The north-east columns in the centre of the hall show the figure of Natesha between Brahma and a drummer, while in the adjacent corner a maiden cavorts between another drummer and cymbalist. On the south-west, there is Parvathi, while a three-legged divinity dances all by himself in the north-west corner.

Adjacent to the main hall is a pillar, where you will find lot of locals kneeling on all fours. This is the suspended pillar and the guide informed as that in olden days, it did not touch the floor at all and it was possible to pass a piece of cloth through the gap. Even today, we see a very small contact as a British Engineer — studying the uniqueness of the pillar about a century ago — disturbed the delicate balance.

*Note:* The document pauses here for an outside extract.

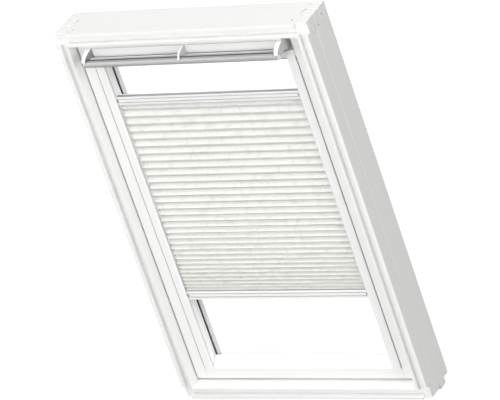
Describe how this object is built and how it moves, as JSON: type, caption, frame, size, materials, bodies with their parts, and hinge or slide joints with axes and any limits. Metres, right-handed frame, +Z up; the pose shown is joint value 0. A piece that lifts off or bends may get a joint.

But it is the ceiling here that is more interesting. The frescos that cover the entire space are reputed to be the most important specimens of Vijaynagar pictorial art. Painstakingly done, these narrate events from the life of the patrons of this temple as well as episodes from the Mahabharatha and Ramayana. In one corner, the brothers Viranna and Virupanna are shown worshipping Shiva and Parvathi in the company of courtiers. These are of great interest, as they provide details of costumes of an era long gone by. Shiva's boar hunt and Arjuna's battles with his foes are amongst the many depicted here. The beauty of line and form, grace and movement delights the viewers.

Such prolific sculptures and painting continue into the temple sanctum also. The main deity is an almost life-size image of Veerabhadra carrying weapons. And in the ceiling is a painting of Veerabhadra with Virupanna dutifully offering obeisance.

Outside the compound is a multi-hooded Naga venomously shielding a granite linga. It is shaped out of a natural boulder and is an awe-inspiring spectacle.

A little ahead is a large unfinished hall with intricate carvings of sages and holy men carved on the columns.

The big granite bull is on the main road, about 200 metres from the temple. Our guide mentioned that it has been positioned such that it faces the huge serpent inside the temple. Other than its sheer size, there is nothing more to it and — if you have visited the temple first with all those intricate carvings — the bull is sure to disappoint you.

Lepakshi is a place, which is well off the beaten track and the solitude in the temple is seductive. It is a laid-back village and if you are looking for a change in pace along with a little bit of history and architecture, then this is the place to visit. On the negative side, transport services are rather infrequent. There is only one restaurant here serving basic snacks and if you happen to be the fussy type, you are advised to come prepared.

Another interesting excursion nearby is to Veerapuram, about seven km away from Lepakshi towards the NH-7. About two-dozen trees provide sanctuary to painted storks, which migrate here during the season.

Picture by the author

Fact file

How to get there

By air: The nearest airport is at Bangalore, 152 km away.

By rail: The nearest railhead is Ananthapur on the Hyderabad-Bangalore broad-gauge line. Nandyal and Kurnool, on the same line, are also convenient railheads.

By road: Ananthapur is well connected by Andhra Pradesh State Road Transport Corporation buses with all major cities and towns in the State.

Where to stay: Hindupur Tourism Complex (eight cottages and restaurant) offers excellent accommodation. Abhya Griha rest house at Lepakshi, maintained by the State Tourism Department, the travellers' bungalow at Hindupur, the PWD travellers' bungalow at Demakepalli, five km from Lepakshi, and Andhra Pradesh Tourism's motel at Hindupur are some of the options.

How to get around: Cycle rickshaws are available.

When to visit: The best season is from September to February.